Indeed, beneath the surface of these modern comedies which are primarily intended just to make us laugh, it is striking how far they are still shaped by those basic situations and rules of the Comedy plot going back thousands of years, as when Laurel and Hardy based one of their best-known films Our Relations on the plot of a comedy written in Rome in the third century BC. The only real difference lies in the extent to which the emphasis is placed on the `comic' element at the expense of the rest of the underlying story. For instance, a typical Marx Brothers film when they were at the height of their fame in the 1930s and 1940s showed a little community of people working together (a circus, a sanitarium, a department store, a hotel), the future of which is threatened by a powerful dark figure engaged with his cronies in a conspiracy to pull off some villainous coup. This casts a shadow over all those threatened with disaster if the villainy succeeds. These invariably include a pair of young lovers wanting to get married who, in traditional Comedy terms, are technically the hero and heroine of the story.
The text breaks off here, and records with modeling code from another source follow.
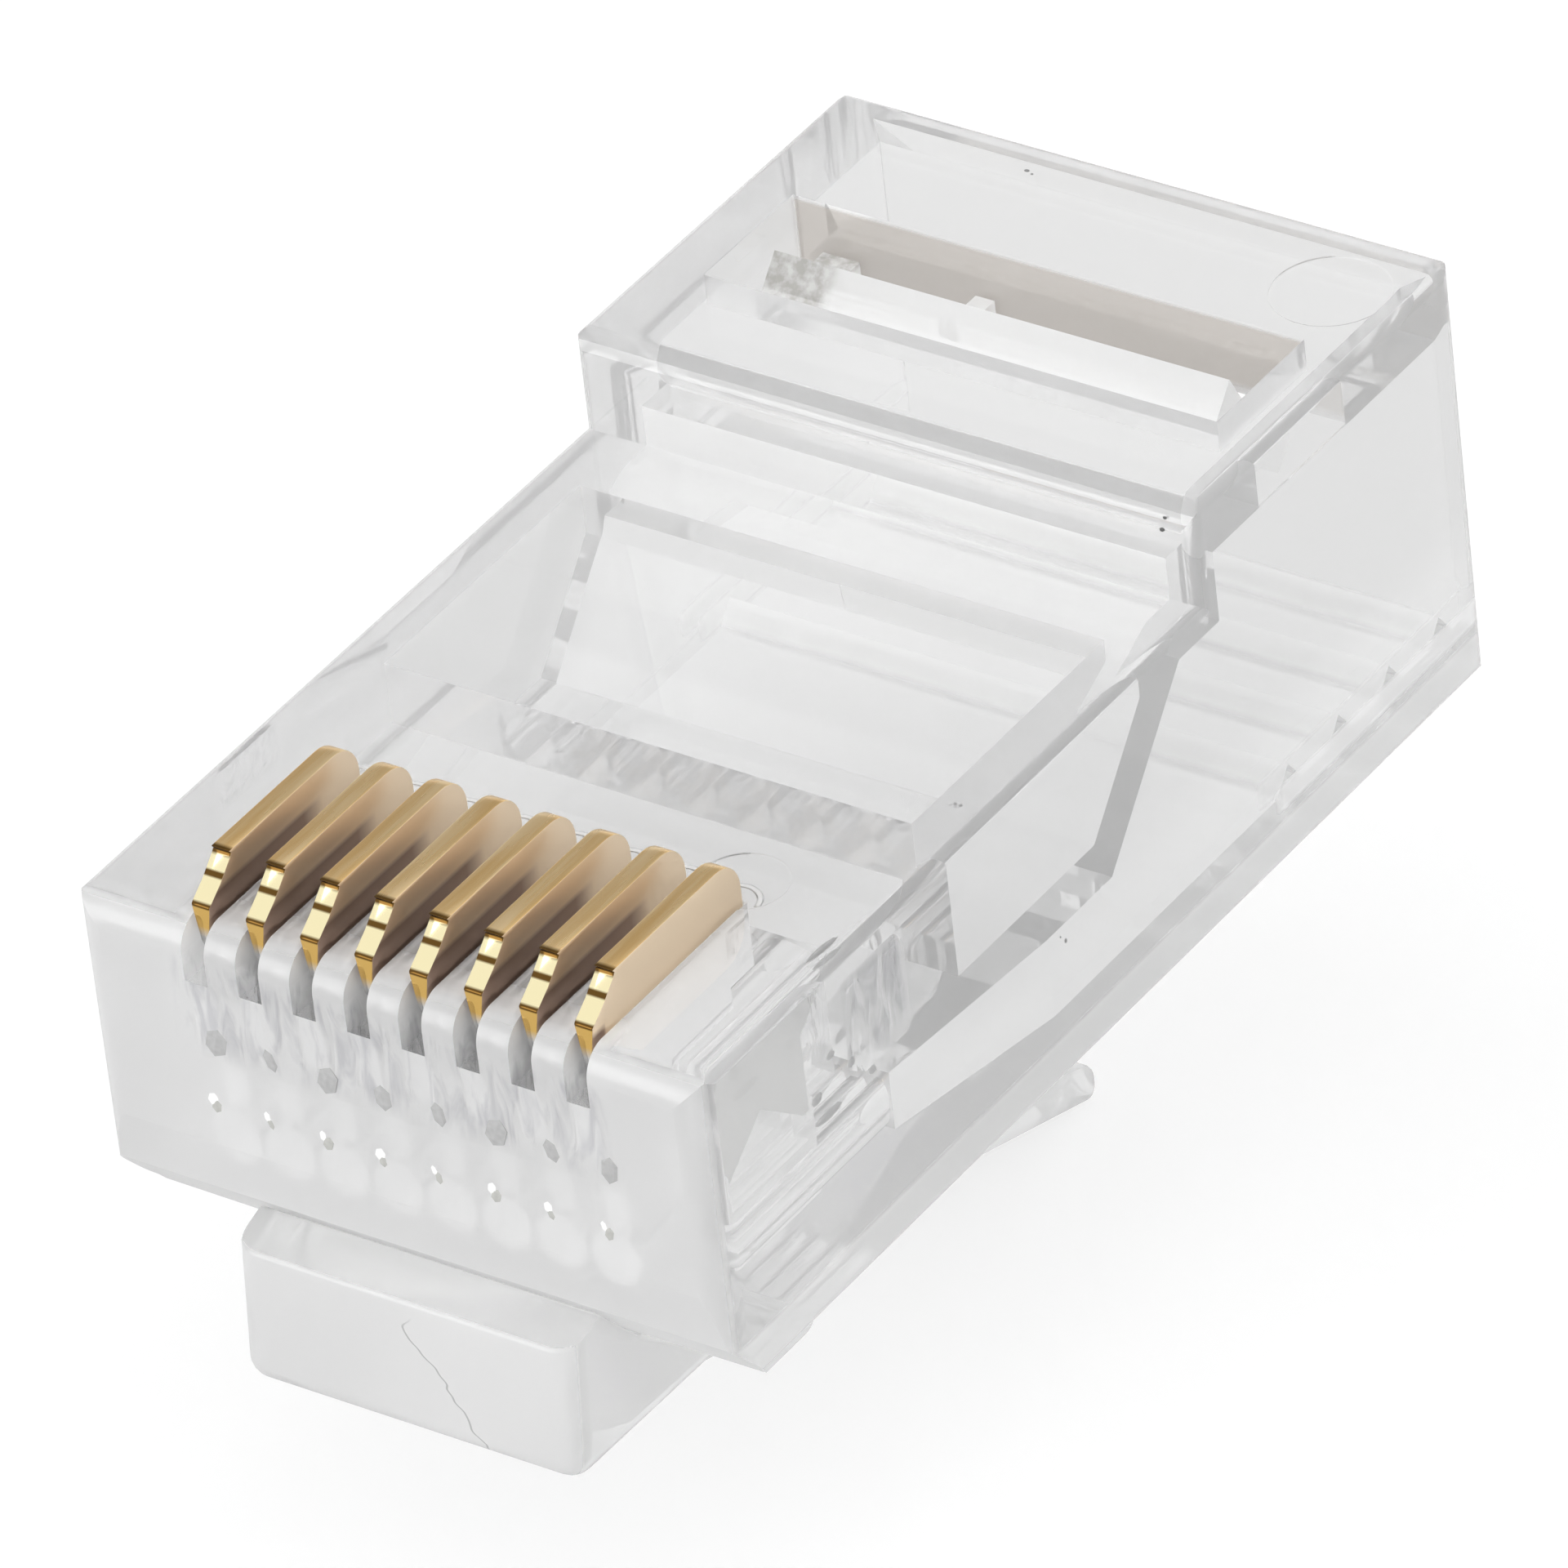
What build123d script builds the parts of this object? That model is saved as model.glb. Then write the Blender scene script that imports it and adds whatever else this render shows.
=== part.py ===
from build123d import *
import os

# Eight-position modular plug for network cable, as sold loose, before it is crimped on a cord.
# x runs across the contact row, y from the nose to the cable entry, z up with the contacts on top.
# The origin is on the nose's front face, at mid-width, level with the body's latch-side surface.

# Body, in millimetres
BODY_WIDTH = 11.68
BODY_LENGTH = 21.9
NOSE_LENGTH = 14.1  # front face to the riser
NOSE_HEIGHT = 5.9
REAR_HEIGHT = 7.7
NOSE_CORNER_RADIUS = 0.5  # upright edges of the nose
NOSE_TOP_RADIUS = 0.5  # over the ribs between the contacts
RISER_RADIUS = 0.45
RISER_CORNER_RADIUS = 0.25
REAR_CORNER_RADIUS = 0.5
SIDE_EDGE_RADIUS = 0.2  # long edges

# Lead-in, where the nose's lower front is cut back to find the jack's opening
LEAD_IN_HEIGHT = 1.85
LEAD_IN_KNEE_HEIGHT = 0.85
LEAD_IN_KNEE_BACK = 0.15
LEAD_IN_LENGTH = 1.25  # at the foot's underside

# Foot across the nose, under its front edge
FOOT_LENGTH = 2.5
FOOT_DROP = 0.38
FOOT_CORNER_DROP = 0.22  # the foot is crowned, so it is shallower at the body's sides
FOOT_INSET = 0.2
FOOT_REAR_RADIUS = 0.3

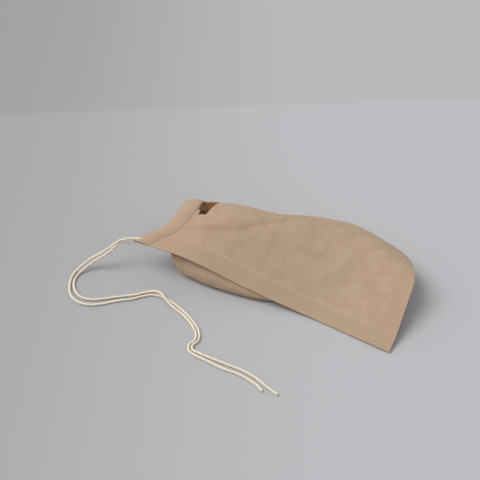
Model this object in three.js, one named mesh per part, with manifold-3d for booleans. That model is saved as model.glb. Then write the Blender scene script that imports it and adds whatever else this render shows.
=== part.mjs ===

But our main attention is inevitably reserved for the fooling and wisecracking of the three stars themselves. Groucho is usually passing himself off raffishly as some figure with vaguely superior pretensions (such as a doctor, lawyer or hotel manager). Chico and Harpo play unashamedly `inferior' lower-class characters. Between them they eventually manage, usually by spending some time in disguise or under assumed identities, to outwit the `dark' figures and save the day. And this, of course, to provide the story with its archetypal ending, finally paves the way for the young lovers to get married.